Georgina toma la posta y empieza a leer. Elige, cada martes, un relato diferente. A veces es un recorte de un diario, otras veces un cuento con moraleja, otras una poesía o un texto de un autor conocido.
La gran mayoría de las que rodean la mesa son señoras. Los varones se quedan escuchando pero participan menos.
Las palabras de "la profe" brotan suaves. Se van encadenando los sonidos y aparece la historia del día. Ellas, las alumnas, atentas, no se pierden detalle. Algunas hacen gestos durante la lectura. Otras apenas levantan la cabeza porque el cuerpo no las acompaña. Las más entusiastas balbucean unos vocablos, como queriendo retener eso que se escapa, las ganas de decir.

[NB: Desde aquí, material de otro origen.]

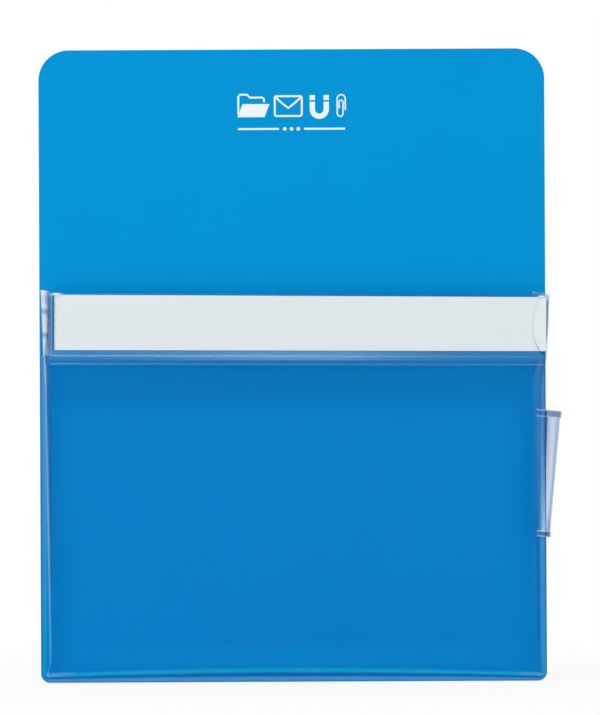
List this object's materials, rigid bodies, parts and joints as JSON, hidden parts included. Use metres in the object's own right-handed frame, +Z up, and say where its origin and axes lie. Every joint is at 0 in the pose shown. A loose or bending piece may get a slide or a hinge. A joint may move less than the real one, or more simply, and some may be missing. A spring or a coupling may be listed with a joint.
{
  "type": "magnetic document pocket",
  "caption": "Upright wall pocket for A4 papers: blue sheet, clear front with a folded label sleeve and sliding card, tapered clear pen sleeve, rubber magnet strips on the back.",
  "frame": {"origin": "middle of the middle magnet strip's face on the steel surface", "axes": "+Z up along the sheet, +Y from the magnets into the steel surface, +X to the right as seen from the front"},
  "size_m": [0.2473, 0.0127, 0.3],
  "materials": {
    "blue_sheet": "satin soft sheet",
    "clear_film": "clear soft film with a faint blue tint",
    "white_card": "uncoated white card",
    "magnet_rubber": "matt magnet rubber",
    "tape": "double-sided tape"
  },
  "bodies": {
    "root": {"back_sheet": "blue_sheet", "front_panel": "clear_film", "index_sleeve": "clear_film", "pen_sleeve": "clear_film", "top_magnet": "magnet_rubber", "middle_magnet": "magnet_rubber", "bottom_magnet": "magnet_rubber", "top_tape": "tape", "middle_tape": "tape", "bottom_tape": "tape"},
    "card": {"label_card": "white_card"}
  },
  "joints": [
    {"name": "card_slide", "type": "slide", "parent": "root", "child": "card", "axis": [1, 0, -0.0079], "range_m": [0, 0.2]}
  ]
}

Esta vez Georgina trajo una nota para compartir. Es de un diario y cuenta que una maestra aprobó a una alumna "que no sabía nada". Al finalizar la crónica les pide que hablen, que cuenten qué sintieron, qué experimentaron con ese relato.
Lidia recuerda que era aplicada, una buena estudiante, que le gustaba ir a la escuela y que siempre "hacía las cosas bien".
Alda se engancha y cuenta algo de su propia historia. Menciona a su mamá y cómo ella, de niña, hacía trampa en casa diciendo que no podía ayudar a poner la mesa porque estaba muy ocupada con las tareas escolares. Hay risas.
Los testimonios se enlazan, uno tras otro. De repente, en una punta de la mesa Josefina llora, bajito, y dice que no la pasaba bien, que el colegio no era lo suyo, que sufría, que jamás le gustó y que la castigaban por eso. Las demás la alientan, le dicen que ya está, que ya pasó. Pero ella apenas escucha porque está anudada a sus emociones. Más tarde dirá que llorar le hace bien.
Los sentimientos a flor de piel son inevitables, necesarios. Durante esa hora especial se mezclan las vivencias personales con el texto periodístico. Georgina va y viene, pilotea la charla, ayuda a que comprendan detalles de la lectura, y sobre todo, contiene con su sonrisa cálida y sus palabras amables.
Judith, una de las más participativas, ofrece pastafrola mientras asegura que "siempre hay cosas importantes para contar". Dice que valora a la maestra de la nena ( la protagonista de la nota que trajo Georgina): "Esa señorita mostró entereza y fue didáctica. Eso está muy bien", comenta, mientras Dora la mira, asintiendo.
El tiempo, que muchas veces pasa lento, lentísimo en el geriátrico, tiene otro ritmo los martes al atardecer. "Cada taller es una experiencia distinta. Es, sobre todo, un ida y vuelta. Pero también es pararse frente a la vida, la muerte, las emociones. Les enseño textos, historias, pero ellas me enseñan con su sabiduría enorme", dice Georgina.
"En esta búsqueda me puse a leer una libro de Simone de Beauvoir que se llama La vejez, lo llevé a la clase y les leí a las chicas el prólogo y les expliqué brevemente quien era la autora. De ese libro algo quedó resonando en mi: "No sabemos quienes somos si ignoramos lo que seremos: reconozcámonos en ese viejo, en esa vieja. Así tiene que ser si queremos asumir en su totalidad la condición humana". De eso se trata.